Wonderful. The use of momentum eigenfunctions gives easy expressions for the matrix elements g.
But I have some remarks:
1. |n,t> and |-n,t> must for all t combine into a sin function which vanishes at the boundaries.
2. In the differential equation for the a's, don't you have to use the time dependent momentum functions, i.e. <m,t|G|n,t> instead of <m|G|n>? As I tried to show in my last post, the time dependent oscillations are important in preventing boundary condition violation. Namely, the elements <m|x|n> would behave something like 1/(m+n). Together with the prefactor (n+m) you can see that all elements are of order 1.

 

[tom.stoer]

Wonderful.

Thanks

|n,t> and |-n,t> must for all t combine into a sin function

Yes, you are right; this constrains the coefficients a_n and u_n.

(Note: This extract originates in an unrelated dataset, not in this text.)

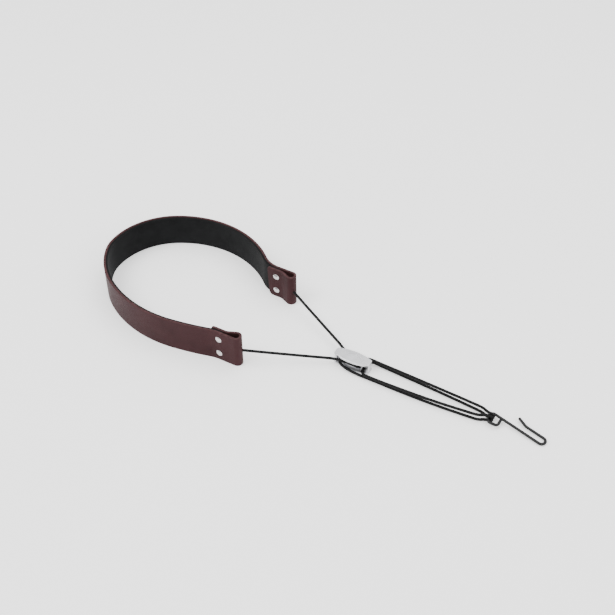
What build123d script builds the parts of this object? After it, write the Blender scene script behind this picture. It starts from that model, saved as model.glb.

In the differential equation for the a's, don't you have to use the time dependent momentum functions, i.e. <m,t|G|n,t> instead of <m|G|n>?

Yes, again you are right; I overlooked this. It affects the defintion of g.

=> We have to solve the following coupled differential equations:

$$i\dot{a}_m + \dot{\lambda}\,\sum_n\langle m,t|G|n,t\rangle\,a_n = 0$$

which is formally

$$i\dot{A} = -\dot{\lambda}gA$$

with

$$A = (a_n)$$
$$g = \langle m,t|G|n,t\rangle = e^{i\int_0^t d\tau\,(E_m-E_n)} \, \langle m|G|n\rangle = (k_m + k_n) \, e^{i\int_0^t d\tau\,(E_m-E_n)} \, \langle m|x|n \rangle \, / \, 2$$

This is what I can see at a first glance, but I will double check tonight.

 

[tom.stoer]

... in preventing boundary condition violation ...

Think about a related problem L²[S¹] instead of L²[0,1], i.e. the same problem but now with periodic boundary conditions. In this case something like an operator x simply does not exist, b/c u(x) = 1 ist nice but x * u(x) isn't [in our case x is not a desaster b/c x * sin() ist still OK]. So on S¹ it's harder to define the problem b/c of G ~ px+xp, am I right? How do you define x, G and the scaling on a circle?

 

[DrDu]

This looks good. Assuming n to be small and given that $E_m=\pi^2 m^2/2L^2M$ the oscillating integral will act as a cut off effectively when $E_nt\approx 1$, i.e. $k_n=\sqrt{2ME}\approx\sqrt{2M/t}$ or $\lambda=\sqrt{t/M}$ . That's the length scale where the term $x/2\, \cos( \pi x/L)$ falls off to 0 at the boundary.

 

[DrDu]

Think about a related problem L²[S¹] instead of L²[0,1], i.e. the same problem but now with periodic boundary conditions. In this case something like an operator x simply does not exist, b/c u(x) = 1 ist nice but x * u(x) isn't [in our case x is not a desaster b/c x * sin() ist still OK]. So on S¹ it's harder to define the problem b/c of G ~ px+xp, am I right? How do you define x, G and the scaling on a circle?

That's true, on a circle, phi always runs from 0 to 2π. The scaling is effected scaling the radial coordinate. Instead of scaling the mass, you scale the moment of inertia $mr^2$

 

[tom.stoer]

That's true, on a circle, phi always runs from 0 to 2π. The scaling is effected scaling the radial coordinate. Instead of scaling the mass, you scale the moment of inertia $mr^2$

What I mean is that on the circle the naive position operator x is ill-defined, and that therefore the operator xp+px is problematic, too. Have a look at the ideas in (6) in

http://arxiv.org/pdf/quant-ph/0010064.pdf

 

[tom.stoer]

One hint:

$$\exp\left[i\int_0^t d\tau\,(E_m-E_n)\right]= \exp\left[\frac{i(k_m^2 - k_n^2)}{2m}\,\int_0^t d\tau\,e^{-2\lambda}\right]$$

 

[DrDu]

What I mean is that on the circle the naive position operator x is ill-defined, and that therefore the operator xp+px is problematic, too. Have a look at the ideas in (6) in

http://arxiv.org/pdf/quant-ph/0010064.pdf

There are numerous articles which deal with how to define an approximate angle operator. The relevance is not quite clear to me, as usually you can live without this operator. As I tried to show, you also don't need an angular scaling operator.